Fontanne made only four films but nevertheless was nominated for the Academy Award for Best Actress in 1931 for The Guardsman, She also appeared in the silent films Second Youth (1924) and The Man Who Found Himself (1925). She and husband Alfred also were in Stage Door Canteen (1943) in which they had cameos as themselves
The Lunts also starred in several radio dramas in the 1940s, notably on the Theatre Guild programme. Many of these broadcasts still survive
The Lunts starred in four television productions in the 1950s and 1960s with both Lunt and Fontanne winning Emmy Awards in 1965 for The Magnificent Yankee, Fontanne received a second Emmy nomination for playing Grand Duchess Marie in the Hallmark Hall of Fame telecast of Anastasia in 1967, two of the few productions in which she appeared without her husband.
On 5 May 1958, the former Globe Theatre, at Broadway and 46th Street, originally opened in 1910 and later turned into a motion picture venue after the Stock Market Crash of 1929, was reopened after a massive gut renovation and renamed the Lunt-Fontanne Theatre. On that day the Lunts opened their new theatre house with, The Visit, by Dürrenmatt.
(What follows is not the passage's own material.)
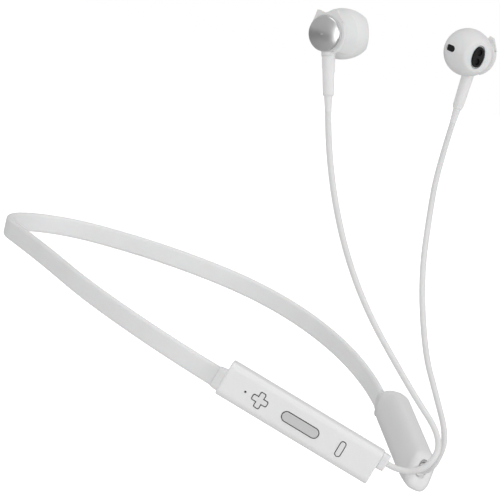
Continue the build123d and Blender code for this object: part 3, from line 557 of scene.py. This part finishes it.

After 189 performances, The Visit would be their last appearance on Broadway.
In 1964, Lunt and Fontanne were presented with the Presidential Medal of Freedom by then-President Lyndon Johnson.
On 5 May 1978, Lynn Fontanne, aged ninety, was honored at the Lunt-Fontanne Theater, during a revival performance of Hello, Dolly!, by its star Carol Channing.
Fontanne was a member of the American Theatre Hall of Fame like her husband Alfred Lunt, who died on 3 August 1977, nine days before his 85th birthday, in Chicago from cancer. At the time of his death, the couple were married for 55 years and were inseparable both on and off the stage.
Lynn Fontanne died in 1983, aged 95, from pneumonia, at "Ten Chimneys" in Genesee Depot, Wisconsin, her home with her husband for many years.
Fontanne went to great lengths to avoid divulging her true age. Her husband reportedly died believing she was five years younger than he (as she had told him). She was, in fact, five years older, but continued to deny, long after Lunt's death, that she was born in 1887.
She was interred next to her husband Alfred Lunt at Forest Home Cemetery in Milwaukee, Wisconsin.